Road conditions have drastically improved in the past year making driving throughout BiH a safer and more pleasant experience. The road system in BiH tends to be rather curvy as many of the main motorways are constructed through mountain valleys. Although you may not be able to travel by car at the speed of other European destinations, driving from town to town in Bosnia and Herzegovina is as pleasant as driving gets.

There is lots of beautiful scenery, the roads tend to be quiet, and there are plenty of quality places to stop for a drink or a meal. Some of the country's best restaurants are right next to a major road. There is little chance of running out of petrol in the middle of nowhere as there are many petrol stations along all major routes. Equally comforting is the number of garages. For relatively little money, the 'automehanicar' will make repairs and the 'vulkanizer' will fix your flat tire.

We do offer a few warnings whilst traveling by car in BiH:Take a good map with you. Road signs in some areas are frequent and accurate but they may suddenly be gone altogether.

Road signs in the Republika Srpska are mostly in Cyrillic.

› First-hand and second-hand spare parts for German-made cars are widely available. For other cars, spare parts may be a little more difficult to find.

› The law stipulates that you always have to carry a spare tyre, a jack, an extra headlight bulb, a first-aid kit, a tow rope and a hazard triangle. During a routine police check you may have to show that you do indeed have all that.

In the winter period, snow chains are vital.

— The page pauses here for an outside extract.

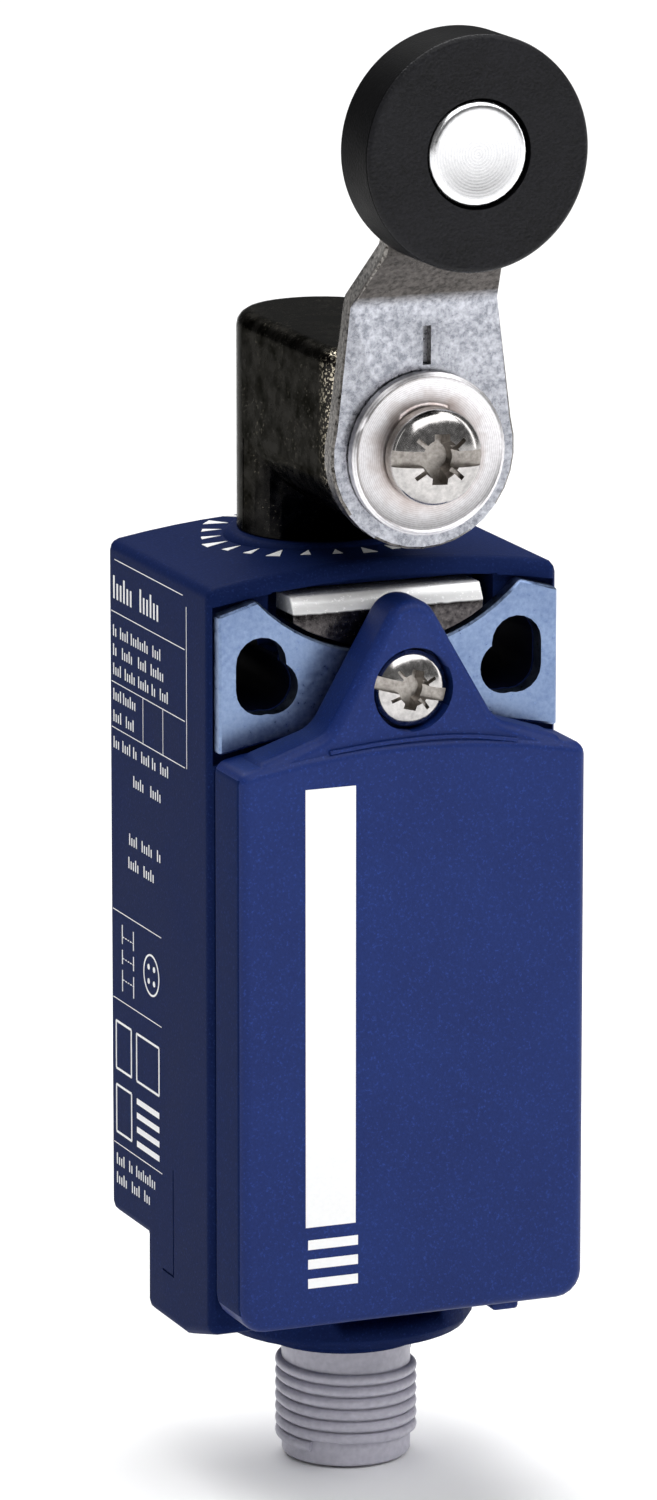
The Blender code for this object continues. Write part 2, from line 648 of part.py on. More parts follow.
def make_washer():
    """A dished washer with a low outer lip and a raised middle."""
    front = -LEVER_Y + 0.2
    profile = [(1.9, front), (WASHER_RADIUS, front), (WASHER_RADIUS, front + 0.75),
               (WASHER_RADIUS - 0.3, front + 1.0), (WASHER_RADIUS - 0.6, front + 0.8),
               (4.2, front + 0.65), (3.9, front + 1.0), (1.9, front + 1.0), (1.9, front)]
    return turned("lever_washer", profile, (0, 0, SHAFT_Z), "-Y", STEEL, 40)


def make_roller():
    front, back = -ROLLER_FRONT_Y, -ROLLER_FRONT_Y - ROLLER_WIDTH
    rim = 0.7
    pocket = HUB_RADIUS + 0.25
    profile = [(pocket, front), (ROLLER_RADIUS - rim, front), (ROLLER_RADIUS - 0.2, front - 0.2),
               (ROLLER_RADIUS, front - rim), (ROLLER_RADIUS, back + rim), (ROLLER_RADIUS - rim, back),
               (ROLLER_BORE_RADIUS, back), (ROLLER_BORE_RADIUS, front - HUB_DEPTH),
               (pocket, front - HUB_DEPTH), (pocket, front)]
    return turned("roller", profile, (0, 0, ROLLER_Z), "-Y", BLACK, 48)


def make_roller_pin():
    """The rivet that carries the roller, clenched over behind the lever."""
    front = -ROLLER_FRONT_Y
    lever_front = -LEVER_Y + LEVER_JOG
    profile = [(0, front - 0.05), (HUB_RADIUS - 0.25, front - 0.05), (HUB_RADIUS, front - 0.3),
               (HUB_RADIUS, front - 2.9), (2.6, front - 2.9), (2.6, lever_front + 0.2),
               (1.5, lever_front + 0.2), (1.5, lever_front - LEVER_THICKNESS - 0.2),
               (2.9, lever_front - LEVER_THICKNESS - 0.2), (2.6, lever_front - LEVER_THICKNESS - 1.1),
               (0, lever_front - LEVER_THICKNESS - 1.2)]
    return turned("roller_pin", profile, (0, 0, ROLLER_Z), "-Y", STEEL, 32)


# ---------------------------------------------------------------- plunger and contacts

def helix(radius, bottom, top, turns, x, y, steps=9):
    count = int(turns * steps)
    points = []
    for index in range(count + 1):
        turn = 2 * math.pi * turns * index / count
        height = bottom + (top - bottom) * index / count
        points.append((x + radius * math.cos(turn), y + radius * math.sin(turn), height))
    return points


def make_plunger():
    """A slim pin with a domed top and a collar that its spring pushes up."""
    collar_top, collar_bottom = PLUNGER_COLLAR_TOP_Z, PLUNGER_COLLAR_BOTTOM_Z
    profile = [(0, PLUNGER_TOP_Z), (0.8, PLUNGER_TOP_Z - 0.1), (1.4, PLUNGER_TOP_Z - 0.7),
               (PLUNGER_RADIUS, PLUNGER_TOP_Z - 1.7), (PLUNGER_RADIUS, collar_top),
               (PLUNGER_COLLAR_RADIUS, collar_top), (PLUNGER_COLLAR_RADIUS, collar_bottom),
               (PLUNGER_RADIUS, collar_bottom), (PLUNGER_RADIUS, PLUNGER_BOTTOM_Z), (0, PLUNGER_BOTTOM_Z)]
    return turned("plunger", profile, (0, HEAD_Y, 0), "+Z", CREAM, 24)


def make_contact_block():
    block = box("contact_block", (-11.5, BLOCK_FRONT_Y, BLOCK_BOTTOM_Z), (11.5, -3.0, BLOCK_TOP_Z), BLACK)
    soften(block, 0.4, 1)
    combine(block, box("chamber", (-7.6, -30, CHAMBER_BOTTOM_Z), (7.6, -5.0, CHAMBER_TOP_Z), BLACK,
                       "cutters"))
    combine(block, rod("plunger_way", (0, HEAD_Y, -15), (0, HEAD_Y, -8), PLUNGER_WAY_RADIUS, BLACK, 24,
                       "cutters"))
    combine(block, rod("spring_seat", (0, HEAD_Y, CHAMBER_BOTTOM_Z - 0.5), (0, HEAD_Y, -30), 2.2, BLACK, 24,
                       "cutters"))
    for side in (-1, 1):
        for height in (UPPER_CONTACT_Z, LOWER_CONTACT_Z):
            z = strip_height(height)
            low = sorted((side * 6.5, side * 10.9))
            combine(block, box("strip_way", (low[0], -30, z - STRIP_HALF_THICKNESS - GAP),
                               (low[1], -7.2, z + STRIP_HALF_THICKNESS + GAP), BLACK, "cutters"))
    return block


def strip_height(bridge_z):
    """Fixed contacts lie above the upper bridge and a stroke below the lower one."""
    if bridge_z == UPPER_CONTACT_Z:
        return bridge_z + CONTACT_GAP
    return bridge_z - PLUNGER_TRAVEL - CONTACT_GAP


def make_terminal(name, side, bridge_z):
    """A brass strip: a finger in the chamber, an arm to the front and a turned foot."""
    z = strip_height(bridge_z)
    outline = [(4.6, -7.8), (10.4, -7.8), (10.4, -20.6), (11.6, -20.6), (11.6, -21.6), (9.4, -21.6),
               (9.4, -10.6), (4.6, -10.6)]
    points = [(side * x, y) for x, y in outline]
    if side < 0:
        points.reverse()
    return slab(name, [points], z - STRIP_HALF_THICKNESS, z + STRIP_HALF_THICKNESS, "XY", BRASS)


def make_carrier():
    half = CARRIER_HALF_WIDTH
    carrier = box("contact_carrier", (-half, HEAD_Y - half, CARRIER_BOTTOM_Z),
                  (half, HEAD_Y + half, CARRIER_TOP_Z), CREAM)
    soften(carrier, 0.3, 1)
    for height in (UPPER_CONTACT_Z, LOWER_CONTACT_Z):
        combine(carrier, box("bridge_way", (-5, -20, height - 0.7), (5, HEAD_Y + 1.3, height + 0.7), CREAM,
                             "cutters"))
    return carrier


def make_bridge(name, height):
    bridge = box(name, (-7.0, HEAD_Y - 1.9, height - 0.4), (7.0, HEAD_Y + 1.0, height + 0.4), BRASS)
    soften(bridge, 0.15, 1)
    return bridge


# ---------------------------------------------------------------- connector

def make_plug():
    """The grey threaded nose with its open socket and the insert that holds the pins."""
    root = THREAD_RADIUS - 0.45
    profile = [(0, -46.6), (7.2, -46.6), (7.2, -47.7), (5.2, -47.7), (5.2, PLUG_NECK_Z - 1.3)]
    start = PLUG_NECK_Z - 1.4
    for turn in range(THREAD_TURNS):
        top = start - turn * THREAD_PITCH
        profile += [(root, top), (THREAD_RADIUS, top - 0.3), (THREAD_RADIUS, top - 0.55),
                    (root, top - 0.85)]
    profile += [(root, PLUG_TIP_Z + 0.3), (root - 0.3, PLUG_TIP_Z), (4.3, PLUG_TIP_Z),
                (4.3, -59.5), (0, -59.5)]
    plug = turned("m12_plug", profile, (0, PLUG_Y, 0), "+Z", GREY, 32)
    key = box("key_way", (-0.6, PLUG_Y - 4.75, -70), (0.6, PLUG_Y - 3, -60), GREY, "cutters")
    combine(plug, key)
    for x, y in pin_places():
        combine(plug, rod("pin_way", (x, y, -70), (x, y, -40), PIN_RADIUS + 0.3, GREY, 12, "cutters"))
    return plug


def pin_places():
    return [(PIN_CIRCLE * math.cos(math.radians(turn)), PLUG_Y + PIN_CIRCLE * math.sin(math.radians(turn)))
            for turn in (135, 45, -45, -135)]


def make_pin(name, place):
    x, y = place
    profile = [(0, -44.8), (PIN_RADIUS, -44.8), (PIN_RADIUS, -66.0), (PIN_RADIUS - 0.25, -66.5), (0, -66.5)]
    return turned(name, profile, (x, y, 0), "+Z", BRASS, 12)


def make_lead(name, side, bridge_z, pin):
    """One insulated lead from a terminal's foot down to the top of its pin."""
    z = strip_height(bridge_z)
    upper = bridge_z == UPPER_CONTACT_Z
    front = -24.6 if upper else -22.4
    start = (side * 11.0, -21.1, z - 1.1)
    x, y = pin
    points = [start, (side * 11.0, -21.3, z - 1.9), (side * 10.9, front, z - 4.2),
              (side * 10.4, front, -38.5), (side * 7.0, (front + y) / 2, -41.5),
              (x * 1.3, y - 0.8, -42.6), (x, y, -43.4), (x, y, -44.4)]
    return wire(name, smooth_route(points), 0.55, RUBBER)


def smooth_route(points, steps=3):
    """Catmull-Rom points through a hand-chosen route."""
    rows = [Vector(point) for point in points]
    rows = [rows[0] * 2 - rows[1]] + rows + [rows[-1] * 2 - rows[-2]]
    route = []
    for before, start, end, after in zip(rows, rows[1:], rows[2:], rows[3:]):
        for step in range(steps):
            t = step / steps
            route.append(0.5 * (2 * start + (end - before) * t
                                + (2 * before - 5 * start + 4 * end - after) * t ** 2
                                + (3 * start - before - 3 * end + after) * t ** 3))
    route.append(rows[-2])
    return route


# ---------------------------------------------------------------- assembly

def make_static_parts():
    make_housing()
    make_cover_seal()
    make_plate()
    make_lock_bar()
    make_cover()
    make_screw("cover_screw", -18.0, -28.6, COVER_SCREW_RADIUS, 2.0, 1.5, z=COVER_SCREW_Z)
    make_contact_block()
    make_plug()
    pins = pin_places()
    number = 0
    for bridge_z in (UPPER_CONTACT_Z, LOWER_CONTACT_Z):
        for side in (-1, 1):
            number += 1
            make_terminal(f"fixed_contact_{number}", side, bridge_z)
            row = (3, 2) if bridge_z == UPPER_CONTACT_Z else (0, 1)
            pin = pins[row[0] if side < 0 else row[1]]
            make_pin(f"connector_pin_{number}", pin)
            make_lead(f"lead_{number}", side, bridge_z, pin)


def make_head_parts():
    pivot = (0, HEAD_Y, HEAD_BASE_Z)
    for item in (make_head(), torus("head_seal", (0, HEAD_Y, 5.8), "+Z", 4.98, 0.68, RUBBER),
                 make_bushing(), torus("shaft_seal", (0, -26.7, SHAFT_Z), "-Y", 4.05, 0.85, RUBBER)):
        set_pivot(item, pivot)


def make_lever_parts():
    pivot = (0, LEVER_Y, SHAFT_Z)
    screw_face = LEVER_Y - 1.4 - 2.3
    for item in (make_shaft(), make_lever(), make_washer(), make_roller_pin(),
                 make_screw("lever_screw", -22.0, screw_face, 3.85, 2.3, 1.4, z=SHAFT_Z, slot_width=1.4)):
        set_pivot(item, pivot)
    set_pivot(make_roller(), (0, ROLLER_FRONT_Y, ROLLER_Z))


def make_plunger_parts():
    set_pivot(make_plunger(), (0, HEAD_Y, 0))
    coil = helix(PLUNGER_SPRING_RADIUS, SPIGOT_BOTTOM_Z + 0.35, PLUNGER_COLLAR_BOTTOM_Z - 0.6, 5, 0, HEAD_Y)
    wire("plunger_spring", coil, PLUNGER_SPRING_WIRE, STEEL)
    for item in (make_carrier(), make_bridge("upper_bridge", UPPER_CONTACT_Z),
                 make_bridge("lower_bridge", LOWER_CONTACT_Z)):
        set_pivot(item, (0, HEAD_Y, UPPER_CONTACT_Z))
    coil = helix(CONTACT_SPRING_RADIUS, CHAMBER_BOTTOM_Z, CARRIER_BOTTOM_Z - 0.55, 4, 0, HEAD_Y)
    wire("contact_spring", coil, CONTACT_SPRING_WIRE, STEEL)


make_static_parts()
make_head_parts()
make_lever_parts()
make_plunger_parts()
for part in COLLECTIONS["limit_switch"].objects:
    shade(part)
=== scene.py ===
# %% [markdown]
# # A roller-lever limit switch, finished for looking at
#
# The mechanical model comes in as a fixed frame. Around it this notebook makes the
# surfaces that a person sees: moulded blue plastic, zinc plate, dark nickel, stamped
# steel and a satin black roller. Every place is read from the frame, so each new piece
# sits exactly on the part that it dresses.

# %% Load the frame
import math

import bmesh
import bpy
from mathutils import Matrix, Vector


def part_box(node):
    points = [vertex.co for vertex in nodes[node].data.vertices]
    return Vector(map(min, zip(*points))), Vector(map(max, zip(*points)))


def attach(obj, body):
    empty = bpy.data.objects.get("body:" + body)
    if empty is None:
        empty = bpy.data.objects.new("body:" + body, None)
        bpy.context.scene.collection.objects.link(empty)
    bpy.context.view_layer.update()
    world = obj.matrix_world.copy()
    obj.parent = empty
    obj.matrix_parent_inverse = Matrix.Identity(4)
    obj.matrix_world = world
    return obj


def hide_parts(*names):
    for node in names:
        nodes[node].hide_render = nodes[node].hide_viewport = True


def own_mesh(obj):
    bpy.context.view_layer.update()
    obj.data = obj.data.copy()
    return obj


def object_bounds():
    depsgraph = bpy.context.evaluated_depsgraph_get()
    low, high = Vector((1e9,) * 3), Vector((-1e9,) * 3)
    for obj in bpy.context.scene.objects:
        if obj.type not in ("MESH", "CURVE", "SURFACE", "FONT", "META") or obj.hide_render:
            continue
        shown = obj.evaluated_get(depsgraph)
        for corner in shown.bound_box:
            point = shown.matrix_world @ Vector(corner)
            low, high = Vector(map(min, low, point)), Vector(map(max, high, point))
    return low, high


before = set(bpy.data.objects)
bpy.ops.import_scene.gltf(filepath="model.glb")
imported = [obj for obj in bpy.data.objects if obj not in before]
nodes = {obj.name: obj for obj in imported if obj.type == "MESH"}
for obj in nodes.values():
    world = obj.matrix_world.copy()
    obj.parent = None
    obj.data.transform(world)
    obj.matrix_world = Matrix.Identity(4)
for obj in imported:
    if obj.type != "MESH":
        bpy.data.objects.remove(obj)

MM = 0.001
cad_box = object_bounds()
print("CAD box in mm:", [[round(v / MM, 1) for v in corner] for corner in cad_box])

# %% [markdown]
# ## Working as by hand
#
# Operators act on whatever is selected, so every step first clears the selection.
# These helpers are the few motions that repeat: pick an object up, choose its faces or
# edges by where they are, modify it, and put it down. A cutting tool reaches past the
# face it enters by PAST, so no thin skin is left.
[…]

Originally, the KM was pegged to the German mark. With the introduction of the Euro, the KM changed its peg without the least bit of trouble (1.95 KM for 1 Euro). VISA and Master will be accepted in most places, but it no guarantee with American Express. Make sure you have all the cash you need before leaving the major towns, as it is next to impossible to find a money machine or anybody who accepts credit card payments in smaller towns and villages.